2. Relying on Software Defaults

Decision-making should not be left to the design software. Active adjustments for leading (line spacing), kerning (space between letters), and tracking are essential for professional results.

3. Neglecting Large-Type Kerning

Kerning is a hallmark of high-quality design. Large headings that have not been kerned—adjusting the space between specific letter pairs—signal a lack of attention to detail and can damage brand credibility.

4. Negative Space Phobia

Negative space is not “empty” or “wasted.” It allows design elements to breathe and is essential for the principle of proximity. Over-filling a workspace with type or graphics makes the interface harder to process.

5. Random Type Hierarchy

Hierarchy is not about randomly making text larger; it is about understanding the importance and relevance of information and making visual decisions that reflect that priority.

Practice Outcome Recommendation
Using 3+ fonts Cognitive overload Stick to 2 fonts (Display & Body)
Fixed-size fonts (px) Accessibility failure Use relative units (rem/em)
Decorative body text Slow reading speed Choose high-legibility sans-serifs
Low color contrast Legal risk (WCAG) Ensure high contrast for low-vision users

Strategic Implementation Frameworks for Product Leaders

Investing in typography requires a framework that aligns design decisions with business outcomes. Product leaders should move beyond “looking good” to “performing well.”

Jobs-To-Be-Done (JTBD) in Typography

When selecting or designing a font, apply the(https://redbaton.in/blog/): what “job” is the user hiring this font to do?

  • Functional Job: “I need to read this data in a spreadsheet without straining my eyes.”

  • Emotional Job: “I want to feel like I am using a premium, trustworthy banking app.”

  • Social Job: “I want to belong to a community of global travelers.”

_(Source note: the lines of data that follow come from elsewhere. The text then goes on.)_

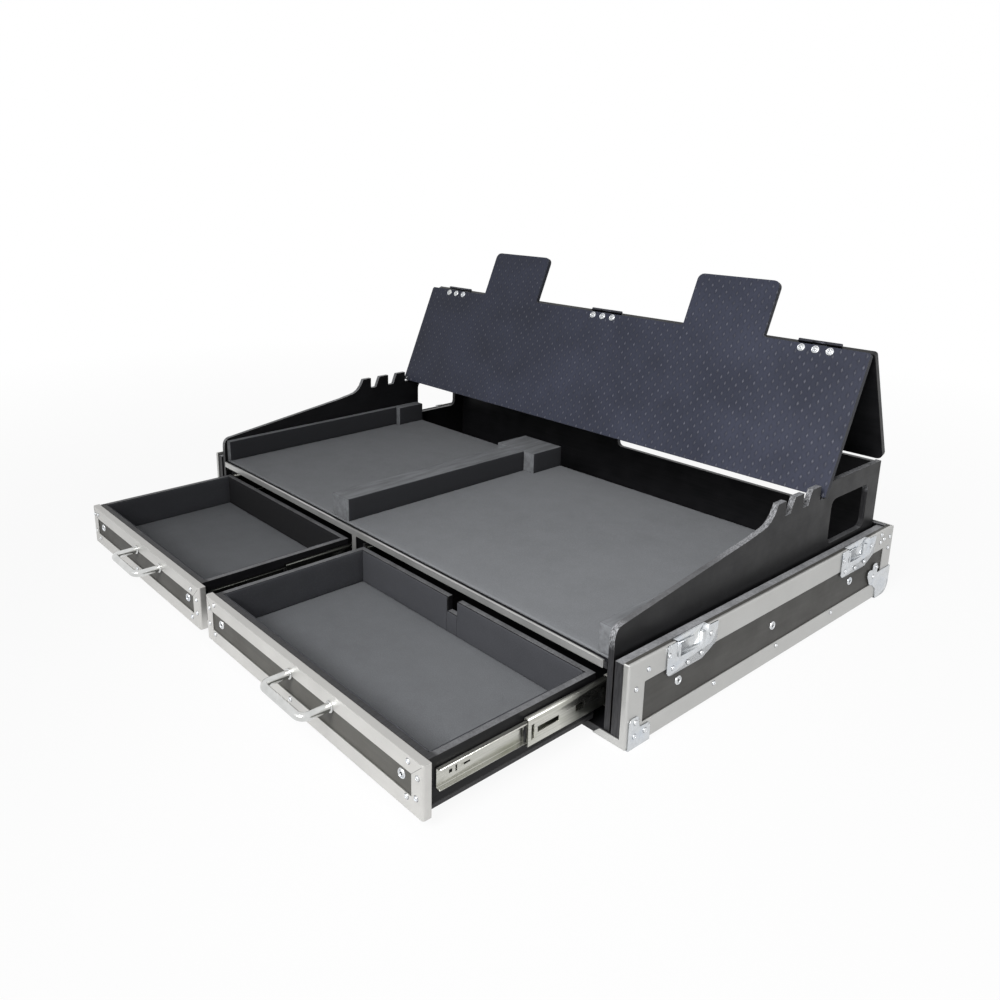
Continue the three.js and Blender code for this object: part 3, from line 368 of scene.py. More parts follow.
def zinc_plate(coat, colour):
    """Bright zinc plate: smooth, with a bluish cast that drifts to straw yellow in places."""
    patches = coat.clouds(42)
    haze = coat.clouds(190)
    coat.shade = coat.shaded(haze, *MIDDLE, colour, 0.95, 1.06)
    coat.lay(coat.spread(patches, 0.3, 0.48, 0.3, 0.0), colour, 0.8, 0.9, 1.05)
    coat.lay(coat.spread(patches, 0.56, 0.72, 0.0, 0.22), colour, 1.08, 1.02, 0.86)
    coat.dress(Metallic=0.92, Roughness=coat.spread(patches, *WIDE, 0.17, 0.3),
               Normal=coat.bumped(haze, 0.03, 0.25, 0.7))


def rolled_steel(coat, colour, greased=False):
    """Roll-formed slide steel: lines along the slide, warm plate and dull smears of grease. A runner is
    painted darker towards its rear, as shade."""
    lines = coat.clouds(1, stretch=(500, 7, 500))
    smears = coat.clouds(1, 5, stretch=(60, 12, 60))
    coat.shade = coat.shaded(lines, *MIDDLE, colour, 0.86, 1.08)
    coat.lay(coat.spread(smears, 0.52, 0.72, 0.0, 0.42), colour, 0.5, 0.52, 0.4)
    # Painted shade: the runner darkens towards its rear to the dark slide colour
    if greased:
        along = coat.parts(coat.place())["Y"]
        coat.lay(coat.spread(along, *REAR_SHADE, 0.0, 0.93), coat.looks.greased)
    coat.dress(Metallic=0.9, Roughness=coat.spread(smears, *WIDE, 0.22, 0.36),
               Normal=coat.bumped(lines, 0.05, 0.3, 0.5))


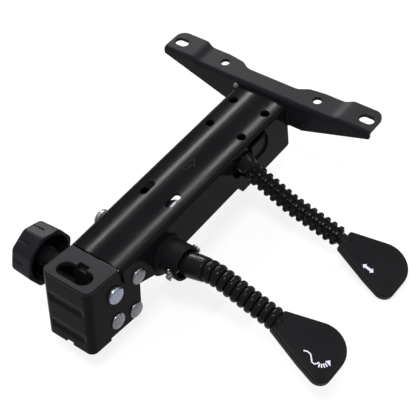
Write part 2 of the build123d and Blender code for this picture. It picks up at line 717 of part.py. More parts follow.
# Recline cup: the drum on the right wall
with BuildPart() as recline_cup:
    with BuildSketch(Plane.YZ.offset(HALF)):
        with Locations((CLAMP_Y, CLAMP_Z)):
            Circle(CUP_R)
    extrude(amount=CUP_LENGTH)
    with BuildSketch(Plane.YZ.offset(HALF)):
        with Locations((CLAMP_Y, CLAMP_Z)):
            Circle(CUP_RIM_R)
    extrude(amount=CUP_RIM_T)
    with BuildSketch(Plane.YZ.offset(HALF + CUP_FLOOR)):
        with Locations((CLAMP_Y, CLAMP_Z)):
            Circle(CUP_BORE_R)
    extrude(amount=CUP_LENGTH, mode=Mode.SUBTRACT)
    with BuildSketch(Plane.YZ.offset(HALF)):
        with Locations((CLAMP_Y, CLAMP_Z)):
            Circle(CLAMP_ROD_R)
        with Locations((CLAMP_Y - PUSH_PIN_OFFSET, CLAMP_Z), (CLAMP_Y + PUSH_PIN_OFFSET, CLAMP_Z)):
            Circle(PUSH_PIN_R + PLATE_GAP)
    extrude(amount=CUP_FLOOR, mode=Mode.SUBTRACT)
    with BuildSketch(Plane.XZ.offset(-(CLAMP_Y + CUP_RIM_R))):
        with Locations((HEAD_X, CLAMP_Z)):
            Circle(HEAD_PIN_R)
    extrude(amount=2 * CUP_RIM_R, mode=Mode.SUBTRACT)
recline_cup.part.label = "recline_cup"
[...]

Airbnb discovered that their job of “reliable local stays” transcended traveler types, necessitating a font that worked across all languages and contexts.

Predicting the ROI of UX Typography

Calculating the ROI of typography is not guesswork; it is strategic modeling. By analyzing reduced licensing costs, improved accessibility (expanding the reachable audience), and enhanced site performance (faster load times), product leaders can justify the investment with data.

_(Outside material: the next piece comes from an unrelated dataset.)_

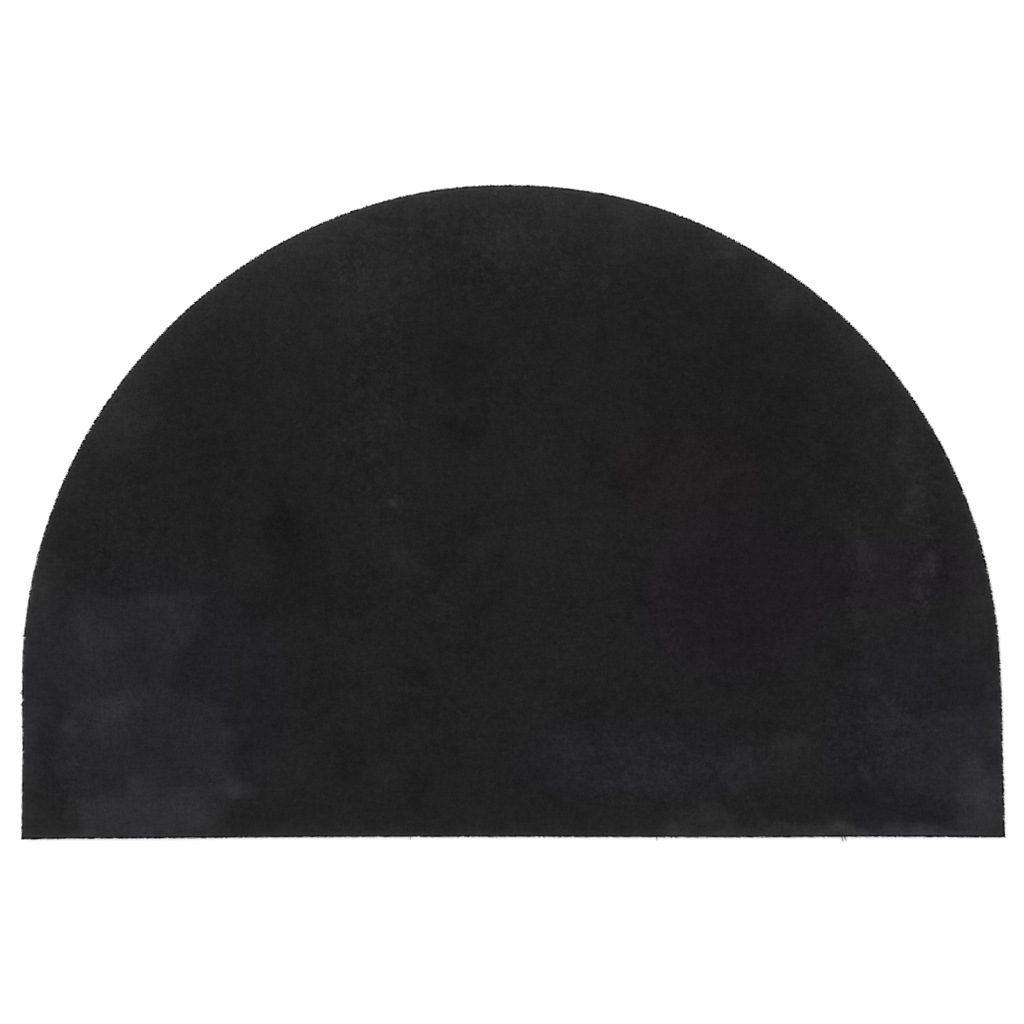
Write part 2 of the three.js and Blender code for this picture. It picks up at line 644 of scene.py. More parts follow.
class Shape(ABC):
    """A closed fibre of unit length and width that is copied many times."""

    @abstractmethod
    def shaped(self) -> bmesh.types.BMesh:
        """Shapes the fibre from its root at the origin up to height 1."""

    def mesh(self) -> tuple[np.ndarray, np.ndarray]:
        """Turns the fibre into triangles that face outwards.

        Returns:
            Its vertices, and its triangles as vertex numbers.
        """
        bm = self.shaped()
        bmesh.ops.triangulate(bm, faces=bm.faces[:])
        bmesh.ops.recalc_face_normals(bm, faces=bm.faces[:])
        bm.verts.index_update()
        points = np.array([v.co[:] for v in bm.verts])
        faces = np.array([[v.index for v in f.verts] for f in bm.faces])
        bm.free()
        return points, faces


@dataclass(frozen=True)
class ShearedTip(Shape):
    """A short fibre end, flat at the root and cut across at the tip.

    Args:
        tip_width: The tip's width as a share of the root's.
    """

    tip_width: float = 0.8

    def shaped(self) -> bmesh.types.BMesh:
        """Joins the root edge to the cut that crosses it."""
        bm = bmesh.new()
        half = self.tip_width / 2
        corners = ((-0.5, 0, 0), (0.5, 0, 0), (0, -half, 1), (0, half, 1))
        bmesh.ops.convex_hull(bm, input=[bm.verts.new(corner) for corner in corners])
        return bm


@dataclass(frozen=True)
class Bristle(Shape):
    """A long three sided fibre with a blunt tip.

    Args:
        rings: Rows of height, width and sideways lean as shares, from the root up to the tip.
    """

    rings: tuple[tuple[float, float, float], ...] = ((1.0, 0.8, 0.0),)

    def shaped(self) -> bmesh.types.BMesh:
        """Raises a triangle ring by ring, over a foot that closes it."""
        bm = bmesh.new()
        bmesh.ops.create_circle(bm, cap_ends=True, radius=0.5, segments=3)
        top = bm.faces[:][0]
        bmesh.ops.duplicate(bm, geom=[top])
        width, lean, height = 1.0, 0.0, 0.0
        for ring_height, ring_width, ring_lean in self.rings:
            top = bmesh.ops.extrude_discrete_faces(bm, faces=[top])["faces"][0]
            step = (ring_lean - lean, 0, ring_height - height)
            bmesh.ops.translate(bm, vec=step, verts=top.verts[:])
            bmesh.ops.scale(
                bm,
                vec=(ring_width / width, ring_width / width, 1),
                space=Matrix.Translation(-top.calc_center_median()),
                verts=top.verts[:],
            )
            width, lean, height = ring_width, ring_lean, ring_height
        bmesh.ops.remove_doubles(bm, verts=bm.verts, dist=WELD)
        return bm


def store(mesh: bpy.types.Mesh, name: str, values: np.ndarray) -> None:
    """Stores a number for each vertex, for a finish to read.

    Args:
        mesh: The mesh.
        name: The attribute's name.
        values: The numbers.
    """
    made = mesh.attributes.new(name, "FLOAT", "POINT")
    made.data.foreach_set("value", values.astype(np.float32))


@dataclass
class Places:
    """Where the copies of a fibre stand, one row each.

    Args:
        root: Root positions.
        length: Lengths, in metres.
        width: Widths, in metres.
        lean: Angles from upright, in radians.
        towards: Bearings of the lean, in radians.
        spin: Turns about the fibre's own length, in radians.
        tone: A share from 0 to 1 that sets each copy apart from its neighbours.
        pale: How pale each copy is.
        rough: How much the tufts differ round each copy.
    """

    root: np.ndarray
    length: np.ndarray
    width: np.ndarray
    lean: np.ndarray
    towards: np.ndarray
    spin: np.ndarray
    tone: np.ndarray
    pale: np.ndarray
    rough: np.ndarray

    def __len__(self) -> int:
        """The number of copies."""
        return len(self.root)

    def every(self, count: int, start: int) -> "Places":
        """Takes each count-th copy, from start."""
        return Places(**{name: rows[start::count] for name, rows in vars(self).items()})

    def turns(self) -> np.ndarray:
        """The rotation of each copy, as 3 by 3 matrices."""
        cl, sl = np.cos(self.lean), np.sin(self.lean)
        ct, st = np.cos(self.towards), np.sin(self.towards)
        own = self.spin - self.towards
        cs, ss = np.cos(own), np.sin(own)
        nought = np.zeros_like(cl)
        one = np.ones_like(cl)
        bearing = np.array([[ct, -st, nought], [st, ct, nought], [nought, nought, one]])
        tilt = np.array([[cl, nought, sl], [nought, one, nought], [-sl, nought, cl]])
        roll = np.array([[cs, -ss, nought], [ss, cs, nought], [nought, nought, one]])
        return np.einsum("ijn,jkn,kln->nil", bearing, tilt, roll)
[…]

For a Redbaton client, a website redesign resulted in a 30% improvement in on-page time, driven by better performance and a more structured, legible UI.

Future Outlook 2025: AI, Variable Fonts, and Strategic SEO

As we approach 2025, the role of typography in digital marketing and UX design is evolving. AI-powered design tools are beginning to play an increasingly important role in typography selection and optimization.

AI and Semantic Search

SEO in 2025 is no longer just about keywords; it is about user intent and comprehensive content. AI search engines prioritize expert, evidence-backed content that is easy for both humans and machines to read. Clear, well-structured typography with a logical hierarchy (H1, H2, H3) is essential for AI systems to “understand” and cite your content in summaries.

Mobile-First and Variable Responsiveness

With mobile devices accounting for the majority of web traffic, “tap-friendly” navigation and fonts that are legible without zooming are mandatory. Variable fonts will become the standard for adaptive designs, allowing weight and width to shift dynamically based on screen size and user preference.

E-E-A-T and Typographic Trust

Google’s emphasis on Experience, Expertise, Authoritativeness, and Trustworthiness (E-E-A-T) means that every visual signal counts. Inconsistent or “leaky” design—such as using mismatched fonts across a site—signals unprofessionalism and damages the trust required to convert leads.

Frequently Asked Questions

Is it worth the investment to develop a custom font for a mid-market company?

It depends on the scaling goals. If the company is operating in multiple languages or experiencing high traffic that triggers escalating licensing fees, the ROI of a custom font can be achieved in as little as 2-3 years.

How do I measure the success of a new typographic system?

Success should be measured through Core Web Vitals (specifically CLS and LCP), accessibility audit scores, on-page time, and a reduction in recurring licensing expenditures.

What are the best formats for web fonts today?

WOFF2 is the current industry standard. It offers superior compression, reducing file sizes and improving load times while maintaining high-quality rendering.

Can a font really save a company “millions of dollars”?

Yes. For global platforms like Netflix or IBM, licensing a popular font like Gotham or Helvetica for every digital impression across millions of devices can cost millions annually. Owning the asset outright eliminates this recurring cost entirely.

Why should we avoid system fonts like Arial or Times New Roman?

While system fonts are extremely fast-loading and compatible, they offer zero brand differentiation. Using them for body text is safe, but using them for brand identity makes your business look like a generic commodity.